Contrast the tech companies' reporting methods with the longstanding approach by two railroad companies, in a quintessentially asset-heavy industry. Union Pacific and Norfolk Southern each report depreciation as a stand-alone operating expense on the income statement. That way investors know the other expense lines don't include any of it.

Companies include depreciation in their earnings because eventually their fixed assets will wear out or become obsolete. The practice ensures that the costs for capital investments are recognized over time.

The big tech companies' less-transparent approach makes it more difficult for investors to model their earnings and create forecasts. Outsiders can't see how much depreciation is allocated to each of the various expense lines on the income statement.

Depending on the company, some of it could be included in the cost of goods, which is used to calculate gross margins. Some could be embedded in research-and-development or general-and-administrative expenses, or other categories of operating expenses. This in turn makes it harder for analysts to project what those costs will be in future periods.

Rule changes to address the problem are on the way. Those, however, won't take effect for most companies until 2028. A new U.S. accounting standard approved in 2024 will require companies to disaggregate quarterly expenses into five specific categories, including depreciation, amortization of intangible assets, and employee compensation. Companies can always elect to adopt new standards early, but few do.

Even some Wall Street analysts, not generally known for complaining about companies' reporting methods, have begun raising concerns about current practice.

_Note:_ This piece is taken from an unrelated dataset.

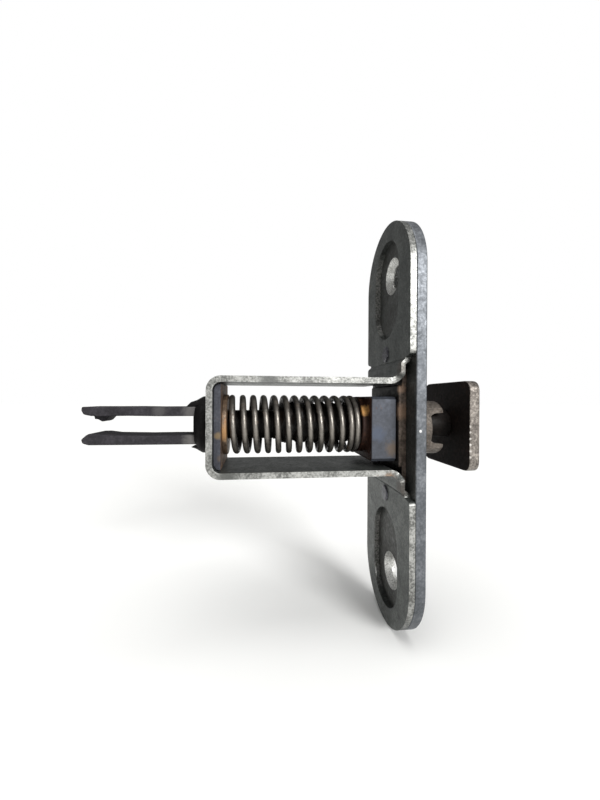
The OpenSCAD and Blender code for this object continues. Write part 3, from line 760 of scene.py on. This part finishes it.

In a Jan. 28 note discussing Alphabet, Meta, Microsoft and Oracle, analysts at Morgan Stanley wrote: "Because these companies have historically been asset-light businesses, their financial disclosures are not adequately set up for investors to see where depreciation is reported in the income statement, and most consensus models do not directly forecast adequate impact on earnings."

The Morgan Stanley analysts said they expect expense forecasts for the companies will need to move higher to reflect greater capital spending, potentially driving margin expectations lower if revenue revisions don't keep pace.

Alphabet and Oracle report depreciation separately as a stand-alone line on the cash-flow statement, where they reconcile net income with operating cash flow. But that doesn't help much with modeling an income statement and the impact that depreciation has on each cost bucket. Amazon, Meta and Microsoft combine depreciation and amortization into a single line on the cash-flow statement, and then disclose depreciation expenses separately in footnotes.

Alphabet's depreciation expense in 2025 was $21.1 billion, or 5% of revenue, and analysts expect almost $78 billion, or 11% of revenue, in 2029, according to estimates compiled by Visible Alpha. Oracle's depreciation expense for fiscal 2025 was $3.9 billion, or 7% of revenue, and is expected to top $33 billion, or 18% of revenue in fiscal 2029.

The five big hyperscalers together reported $146 billion of combined depreciation and amortization for 2025, of which $104 billion was depreciation, according to a review of their filings. They are expected to report combined depreciation and amortization of $394 billion for 2029, according to Visible Alpha.

Wall Street analysts typically lump depreciation and amortization together for companies that do the same on their cash-flow statements. That explains why Visible Alpha doesn't track stand-alone depreciation forecasts for Amazon, Meta or Microsoft.